Not all SRE services are created equal. Selecting the right partner determines whether your reliability investments translate into measurable value. Use this checklist as a filter:

  • Proven experience with scale.

Ask about their experience in environments similar to yours, multi-tenant SaaS platforms, global infrastructure, or regulated industries. Someone who’s only optimized a handful of EC2 instances isn’t ready to manage your reliability program.

Look for evidence: real uptime improvements, MTTR reductions, or measurable error-budget wins.

  • Business-aligned reliability.

Great SRE partners translate technical metrics into boardroom language. They don’t just talk about latency; they show how uptime trends affect churn, conversion rates, or SLA penalties.

When you ask, “What’s our risk if we delay this reliability initiative?”, they should quantify it in dollars, not milliseconds.

  • Automation depth, not just tooling.

Any team can set up dashboards. The right one builds feedback loops that automate detection, alerting, and recovery. They focus on removing human bottlenecks, automating toil so engineers can focus on higher-order reliability design.

  • Architectural depth.

Reliability isn’t just about fixing incidents; it’s about designing systems that don’t fail catastrophically. Your partner should be able to review your architecture and recommend meaningful improvements: dependency isolation, load distribution, and chaos testing.

Look for people who can explain trade-offs clearly, like when to use redundancy versus when to simplify.

  • Cultural compatibility.

SRE transformations fail when culture resists. The right partner knows how to work with your teams, not around them. They bring blameless postmortems, collaborative runbooks, and coaching that helps internal teams adopt reliability principles instead of relying on outsiders forever.

  • Transparency and measurement.

Reliability work should be measurable. Expect your partner to provide weekly or monthly reports on uptime, MTTR, incident patterns, and improvement over baselines. The goal is to prove value through trends and numbers.

Before signing anyone, have a conversation that goes beyond the proposal.
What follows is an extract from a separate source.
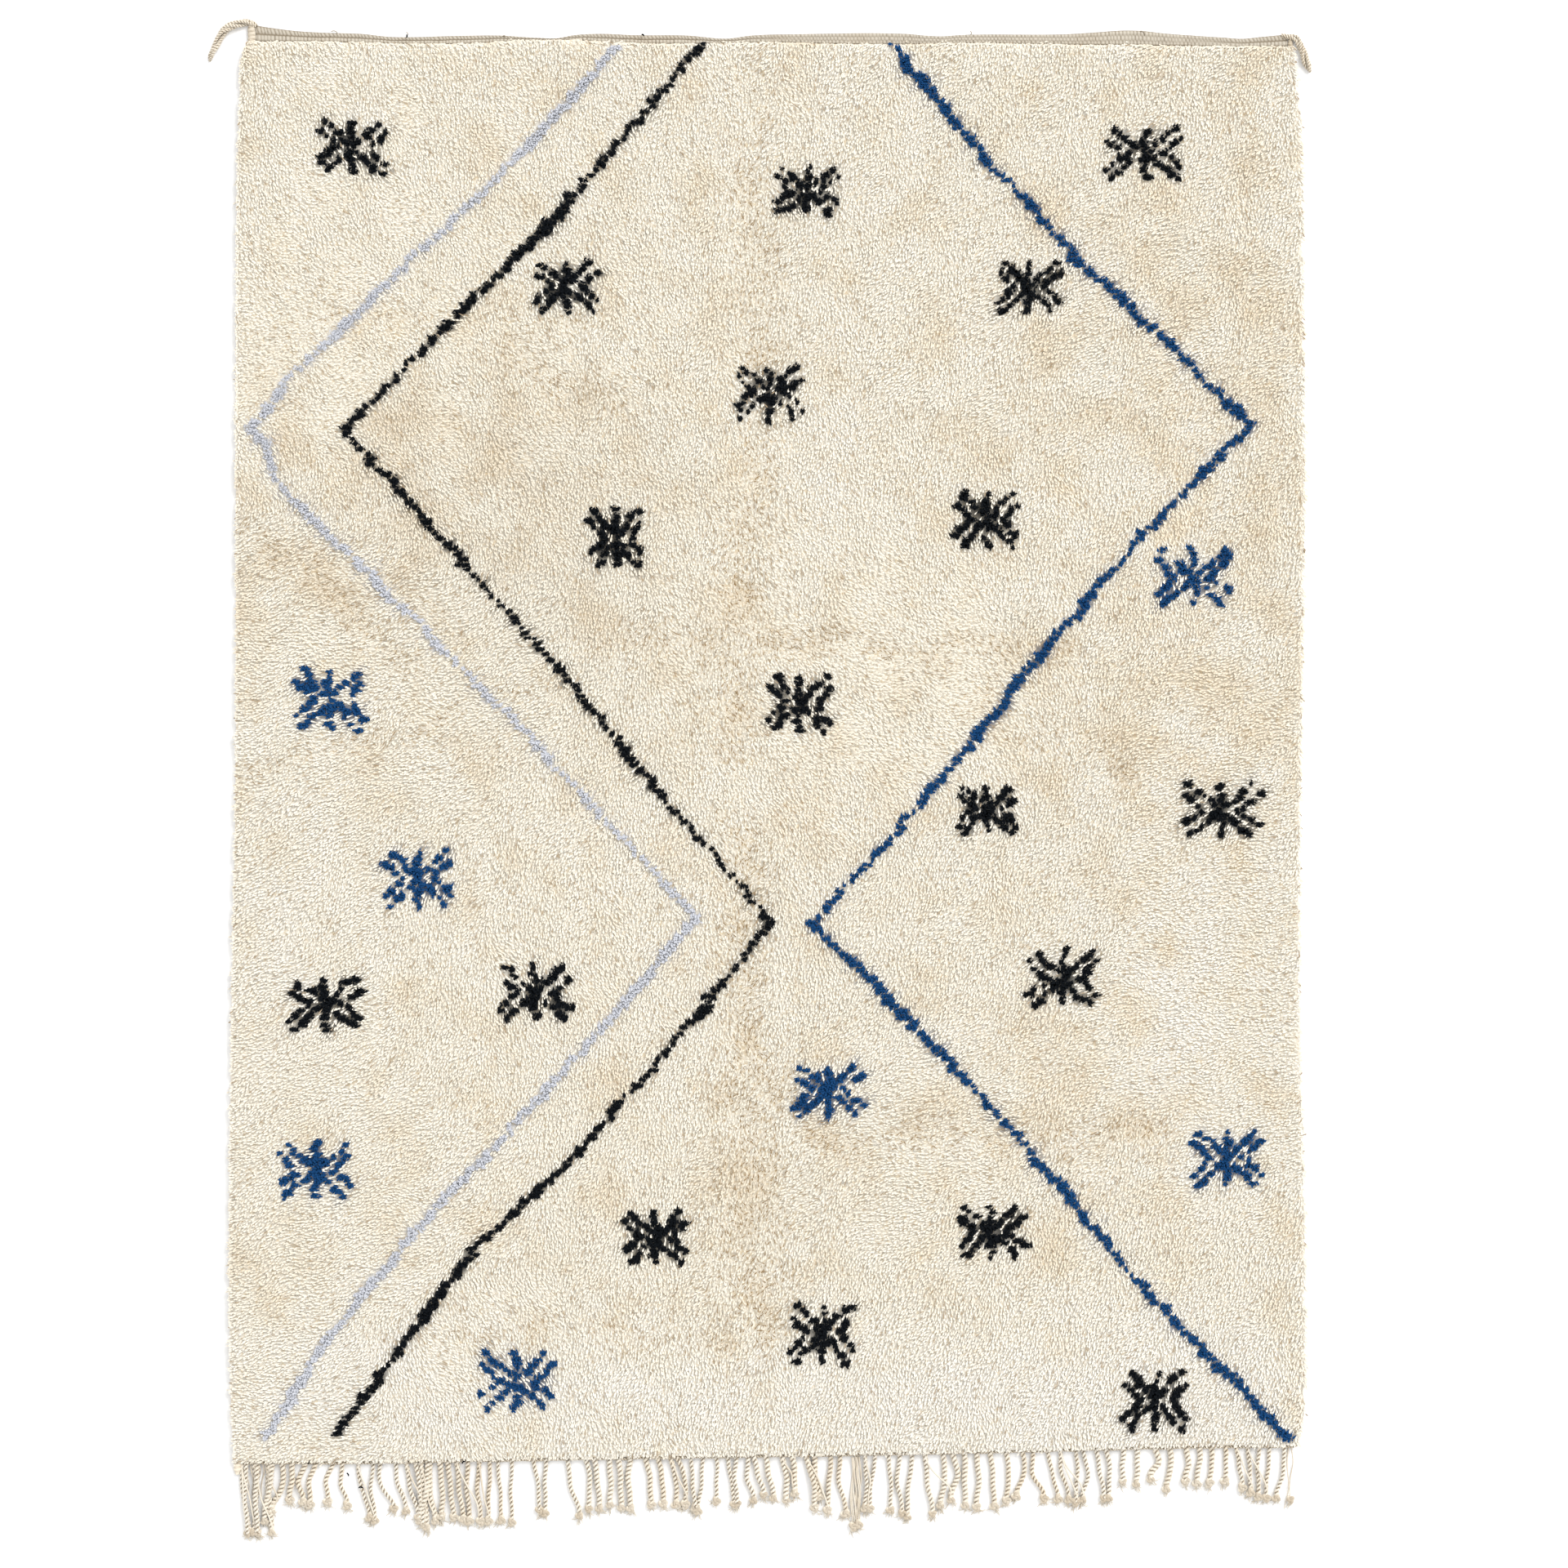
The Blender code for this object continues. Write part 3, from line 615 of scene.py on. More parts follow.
def yarnEnds(step, longest, seed, lift=0.0):
    # Where each end shows, it points the way of the nap, turned outwards near an edge. Its
    # root lies back along it, nearer if the field ends there, and its tip further on, risen
    # from the root's height to the tip's: the run is the square root of length^2 - rise^2.
    dice = np.random.default_rng(seed)
    over, past = pile["overRoll"], pile["overEnds"]
    x, y = endPlaces(step, dice)
    ways, nearest = edgeDistance(x, y, over, past)
    way, pull = napAt(x, y)
    fold = foldAt(x, y)
    scatter = nap["scatter"] * (1 + pile["foldScatter"] * fold)
    way = way + np.radians(scatter) * dice.normal(0, 1, len(x))
    beside = np.minimum(ways[0], ways[1]) < np.minimum(ways[2], ways[3])
    turn = (np.clip(1 - nearest / pile["edgeReach"], 0, 1) ** 1.3
            * np.where(beside, *pile["turnOut"]))
    outX, outY = (np.where(nearest == low, -1.0, np.where(nearest == high, 1.0, 0.0))
                  for low, high in (ways[:2], ways[2:]))
    dirX, dirY = np.cos(way) + turn * outX, np.sin(way) + turn * outY
    size = np.hypot(dirX, dirY)
    dirX, dirY = dirX / size, dirY / size

    spread = 1 + pile["lengthSpread"] * dice.normal(0, 1, len(x))
    length = longest * spread.clip(*pile["lengthLimits"])
    rim = shoulderAt(ways, pile["sideFill"])
    rootShare = pile["rimRoot"] + (1 - pile["rimRoot"]) * rim
    tipShare = pile["rimTip"] + (1 - pile["rimTip"]) * rim
    hills = pile["hills"] * softWaves(x, y, pile["hillSize"], 71)
    drop = pile["foldDrop"] * fold
    root = pile["rootHeight"] * rootShare + hills * 0.5 - drop * 0.6
    uneven = dice.normal(0, pile["tipSpread"], len(x)) * (1 + pile["foldUneven"] * fold)
    tip = (pile["tipHeight"] * tipShare + hills - drop + lift + uneven
           + pile["upright"] * (0.75 - pull))
    least, most = pile["riseLimits"]
    rise = np.clip(tip - root, least, length * most)
    run = np.sqrt(length**2 - rise**2) * (1 - pile["foldShort"] * np.clip(fold, 0, 1))
    back = pile["seen"][1] * run
    rooted = edgeDistance(x - back * dirX, y - back * dirY, over, past)[1]
    room = (nearest - pile["inside"]) / np.maximum(nearest - rooted, 1e-9)
    back = back * np.where(rooted < pile["inside"], room.clip(0.15, 1), 1.0)
    run = back + (1 - pile["seen"][1]) * run
    foot = np.stack([x - back * dirX, y - back * dirY, root], 1)
    return foot, np.stack([dirX * run, dirY * run, rise], 1), fold, dice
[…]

Ask:

  • “How do you prioritize reliability work against feature velocity?”
  • “What’s your process when an SLO breach occurs?”
  • “Can you show an example of how you improved a client’s reliability metrics and tied it to revenue or user retention?”

The best partners answer clearly, with specifics. The rest usually hide behind jargon.

Common Pitfalls & How to Avoid Them

SRE success depends as much on discipline as it does on technology. Even experienced teams fall into traps that blunt their reliability gains.

  • Over-engineering for “five nines”: Pursuing 99.999% uptime is expensive and unnecessary for most businesses. Aim for reliability that matches customer tolerance and business value, not theoretical perfection.
  • Alert fatigue: Too many alerts from disjointed monitoring tools lead to burnout and slower response. The solution is alerting based on user-impacting SLO breaches, not every metric spike.
  • Tool-first mindset: Buying observability tools before defining a strategy is like installing sensors on a car without deciding where it’s going. Tools amplify strategy, they don’t replace it.
  • One-and-done approach: Reliability isn’t a project; it’s a capability that evolves. Systems, traffic, and dependencies change constantly, so your SLOs and processes must too.

The fix? Anchor every reliability effort in business outcomes.

Ask: How does this make the customer experience more stable? How does it reduce risk or improve predictability? If you can’t answer clearly, the effort isn’t yet strategic.

Beyond Uptime: The Strategic Edge of Reliability

When reliability becomes measurable and intentional, it transforms from a maintenance cost into a competitive moat. Organizations with mature SRE practices release faster, recover faster, and build trust faster.

But the deeper value lies beyond metrics. Reliability breeds confidence across engineering, product, and leadership. It lets companies take calculated risks, knowing their systems and teams can absorb shocks. It turns “we can’t afford downtime” into “we can afford to innovate.”

That’s the true ROI of professional SRE services: turning operational chaos into business stability, and stability into growth velocity.